• TASK TO COMPLETE
Lines holding the string "joints" are the ones to copy from this listing.

• INFORMATION SUPPLIED
## Begin

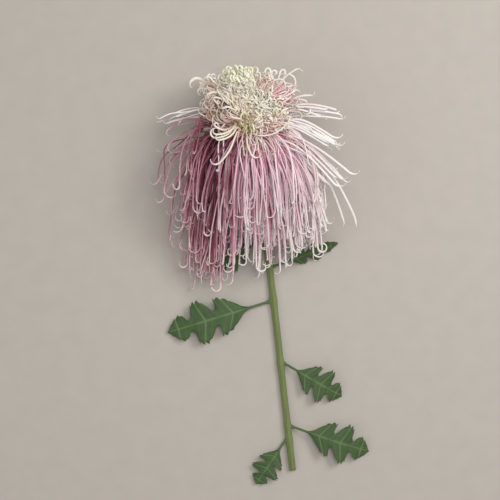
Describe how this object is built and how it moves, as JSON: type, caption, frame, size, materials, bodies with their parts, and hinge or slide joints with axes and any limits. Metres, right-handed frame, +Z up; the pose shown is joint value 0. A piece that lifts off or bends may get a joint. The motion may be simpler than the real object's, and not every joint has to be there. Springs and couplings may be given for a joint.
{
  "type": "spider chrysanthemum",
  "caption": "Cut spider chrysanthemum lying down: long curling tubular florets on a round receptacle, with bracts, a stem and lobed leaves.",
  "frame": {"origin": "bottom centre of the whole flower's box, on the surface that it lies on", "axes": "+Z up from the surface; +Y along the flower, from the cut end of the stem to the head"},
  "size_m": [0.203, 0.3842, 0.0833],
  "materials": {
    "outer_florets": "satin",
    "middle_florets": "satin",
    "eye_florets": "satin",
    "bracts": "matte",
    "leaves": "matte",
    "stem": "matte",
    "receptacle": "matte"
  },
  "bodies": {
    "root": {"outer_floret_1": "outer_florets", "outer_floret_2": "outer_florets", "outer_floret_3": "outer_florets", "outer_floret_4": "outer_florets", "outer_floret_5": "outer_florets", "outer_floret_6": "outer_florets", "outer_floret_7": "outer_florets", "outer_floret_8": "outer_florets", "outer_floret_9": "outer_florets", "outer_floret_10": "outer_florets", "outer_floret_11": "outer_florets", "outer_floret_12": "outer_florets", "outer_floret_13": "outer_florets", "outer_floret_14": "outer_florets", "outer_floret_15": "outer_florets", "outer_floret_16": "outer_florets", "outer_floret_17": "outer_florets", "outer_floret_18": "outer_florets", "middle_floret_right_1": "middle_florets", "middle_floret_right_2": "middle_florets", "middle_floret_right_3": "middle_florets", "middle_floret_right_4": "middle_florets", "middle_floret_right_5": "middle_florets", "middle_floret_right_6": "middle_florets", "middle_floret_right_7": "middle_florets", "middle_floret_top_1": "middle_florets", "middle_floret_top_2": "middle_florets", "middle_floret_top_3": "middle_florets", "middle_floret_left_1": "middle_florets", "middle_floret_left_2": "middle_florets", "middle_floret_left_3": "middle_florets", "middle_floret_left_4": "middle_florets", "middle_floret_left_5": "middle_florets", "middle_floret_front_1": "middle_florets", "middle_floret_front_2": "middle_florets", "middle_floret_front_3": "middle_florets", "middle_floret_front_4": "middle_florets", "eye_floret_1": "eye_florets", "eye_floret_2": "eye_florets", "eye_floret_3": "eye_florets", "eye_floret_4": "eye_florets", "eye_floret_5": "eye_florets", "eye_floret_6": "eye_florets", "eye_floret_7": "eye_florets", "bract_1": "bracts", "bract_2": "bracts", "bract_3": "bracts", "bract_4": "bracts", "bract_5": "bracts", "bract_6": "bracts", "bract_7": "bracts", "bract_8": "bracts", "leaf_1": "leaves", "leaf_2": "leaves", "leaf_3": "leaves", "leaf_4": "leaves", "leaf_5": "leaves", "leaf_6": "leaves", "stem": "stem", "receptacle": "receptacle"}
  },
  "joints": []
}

## End

• SOLUTION FOR THIS PROBLEM
Describe how this object is built and how it moves, as JSON: type, caption, frame, size, materials, bodies with their parts, and hinge or slide joints with axes and any limits. Metres, right-handed frame, +Z up; the pose shown is joint value 0. A piece that lifts off or bends may get a joint. The motion may be simpler than the real object's, and not every joint has to be there. Springs and couplings may be given for a joint.
  "joints": []